Benefits of Crossed Cheques

  • Safer than open cheques: They significantly reduce the risk of theft and fraud compared to cheques that can be cashed by anyone.
  • Traceability: Since the money must go into a bank account, there’s always a record of where the funds ended up, which is helpful for tracking and auditing.
  • Prevents immediate cash withdrawal: This feature stops an unauthorised person from simply taking the cheque to a bank and getting cash for it.

Benefits of Account Payee Cheques

  • Ultimate security against fraud: They offer the highest level of protection, ensuring the money cannot be misused or diverted.
  • Guaranteed recipient: You can be completely confident that the funds will reach the exact person or organisation you intended to pay, and no one else.
  • Clear audit trail: The strict rule of crediting only the named payee’s account provides an undeniable record for financial transparency.
  • Non-transferable: An account payee cheque cannot be passed on or endorsed to another person, making it incredibly secure for sensitive payments.

Conclusion

Understanding the differences between a crossed cheque and an account payee cheque is a vital part of managing your finances securely. Both types significantly improve the safety of your transactions compared to an open cheque, but they serve slightly different purposes.

Choosing the Right Type of Cheque for Your Needs

When deciding which type to use, always prioritise security. For most payments, especially those involving significant amounts or official transactions, an account payee cheque is undoubtedly the best choice. It offers the maximum protection, guaranteeing that your money reaches only the specific person or entity you intend to pay.

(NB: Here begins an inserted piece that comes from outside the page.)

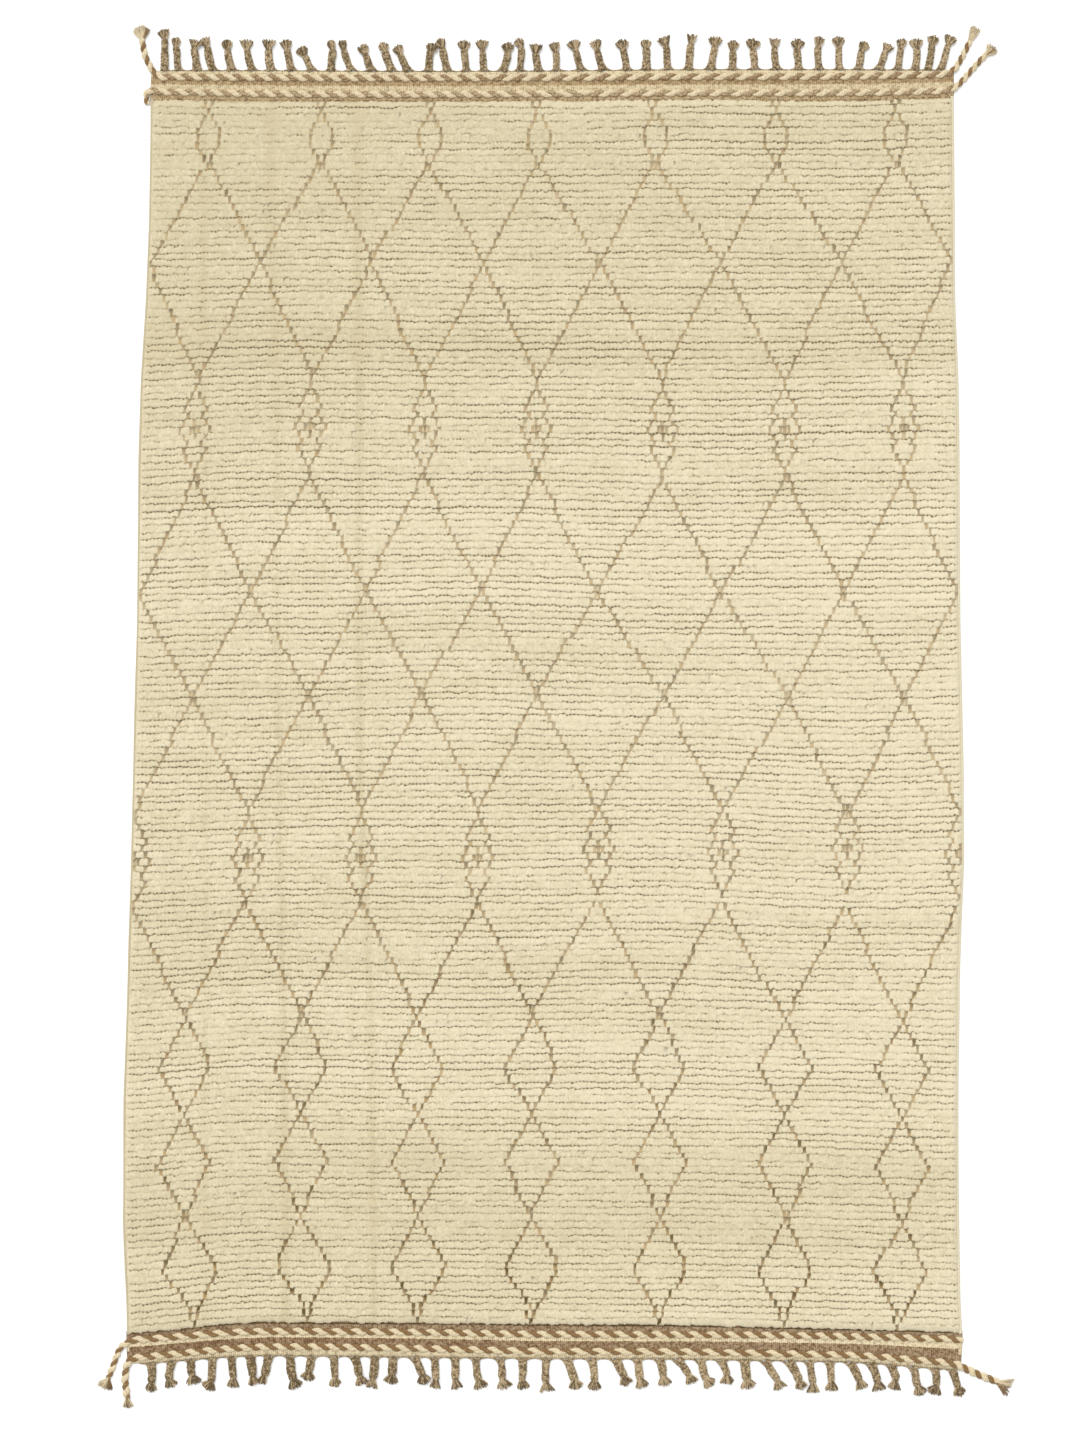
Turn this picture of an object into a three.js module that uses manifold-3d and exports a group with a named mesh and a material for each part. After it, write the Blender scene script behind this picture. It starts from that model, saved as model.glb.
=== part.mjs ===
// An afghan rug lying flat: a cloth of knotted pile with flat-woven end bands, two braided fringes
// and four two-colour twined cords whose tails lie past the corners.
// Millimetres, +Z up, +Y towards the far end, the underside of the cloth on z = 0.
import * as THREE from 'three';
import * as BufferGeometryUtils from 'three/addons/utils/BufferGeometryUtils.js';
import Module from 'manifold-3d';

const wasm = await Module();
wasm.setup();

// Heights above the floor.
const PILE_TOP = 14;
const GROOVE_BOTTOM = 10.8;
const BAND_TOP = 4.5;
const SELVEDGE_TOP = 8;
const SELVEDGE_FOOT = 4;
const PIECE_GAP = 0.3;

// The pile: one rib for each row of knots, highest a third of the way across the row.
const KNOT_ROWS = 177;
const CREST_SHARE = 0.32;
const ROW_WANDER = 3.5;
const LONG_WAVE = { across: 9.5, along: 7, share: 1, start: 0 };
const SHORT_WAVE = { across: 17, along: -11, share: 0.6, start: 1 };
const ROWS_PER_EDGE_POINT = 14;
const PILE_FOOT = 2;

// Selvedge: a low round edge outside the pile.
const SELVEDGE_CREST = 5;
const SELVEDGE_WIDTH = 10;

// The two long edges of the cloth, which bow out a little below the middle.
const SIDES = [
  // along, left, right
  [-1458, -920, 931],
  [-1390, -922, 936],
  [-1302, -923, 931],
  [-1124, -931, 928],
  [-857, -929, 927],
  [-590, -920, 929],
  [-323, -913, 940],
  [-145, -909, 938],
  [211, -900, 931],
  [567, -896, 929],
  [745, -891, 927],
  [923, -880, 920],
  [1101, -873, 918],
  [1366, -869, 916],
  [1435, -867, 916],
];

// The end bands: how far along each edge and cord lies, for a share of the way across.
const BAND_COLUMNS = {
  across: 0, farEdge: 1, farOuter: 2, farInner: 3, farPile: 4,
  nearPile: 5, nearInner: 6, nearOuter: 7, nearEdge: 8,
};
const BANDS = [
  [0.0, 1432, 1419, 1386, 1366, -1375, -1391, -1431, -1444],
  [0.14, 1432, 1417, 1381, 1365, -1351, -1370, -1405, -1423],
  [0.21, 1431, 1416, 1380, 1365, -1353, -1370, -1404, -1424],
  [0.35, 1430, 1416, 1379, 1364, -1355, -1372, -1408, -1427],
  [0.5, 1431, 1417, 1381, 1365, -1359, -1377, -1415, -1430],
  [0.65, 1434, 1419, 1383, 1366, -1359, -1377, -1415, -1431],
  [0.79, 1434, 1419, 1383, 1365, -1362, -1379, -1420, -1435],
  [0.88, 1434, 1420, 1383, 1365, -1366, -1382, -1423, -1438],
  [1.0, 1433, 1425, 1388, 1373, -1372, -1388, -1443, -1457],
];

// Fringe: flat braids with frayed, flared ends. In the charts a character stands for one braid.
const BRAID_WIDTH = 15;
const BRAID_HEIGHT = 7;
const BRAID_TOP_SHARE = 0.66;
const BRAID_NECK_SHARE = 0.94;
const BRAID_ROOT_SHARE = 1.15;
const BRAID_START = 2;
const BRAID_BOW = 1.25;
const BRAID_SPACING = 1;
const FRAY_WIDTH = 23;
const FRAY_LENGTH = 17;
const FRAY_HEIGHT = 5.5;
const ROOT_STRIP_WIDTH = 5;
const ROOT_STRIP_HEIGHT = 4;
const ROOT_INSET = 0.6;
const CHART_GAP_BASE = 28;
const CHART_GAP_STEP = 3.5;
const CHART_LEAN_STEP = 3.5;
const CHART_LENGTH_BASE = 56;
const CHART_LENGTH_STEP = 4.5;
const UPRIGHT_LETTER = 'i';
const FRINGES = {
  fringe_far: {
    edge: 'farEdge',
    outward: 1,
    strip: [-850, 898],
    firstRoot: -839,
    gaps: '1424545545552544343438674656666655454300',
    leans: 'jggdedfebjbccbjeghnjfidcfjhklihghhhlolkmp',
    lengths: '84343333033121243324123333454233344213355',
  },
  fringe_near: {
    edge: 'nearEdge',
    outward: -1,
    strip: [-896, 926],
    firstRoot: -868,
    gaps: '54644456655455558675876637575755555663',
    leans: 'jgjhjkekgjnhgpjjkkihplpkmtmojsrlkqpnmkm',
    lengths: '210432240323113333343312102022232110211',
  },
};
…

A simple crossed cheque is still a good option for general secure payments where you want to prevent cash withdrawals and ensure traceability, but perhaps where the absolute strictest payee-only restriction isn’t the primary concern. However, if in doubt, always opt for the “Account Payee” instruction. By making informed choices about the cheques you use, you can ensure your financial transactions are safe, secure, and accurate.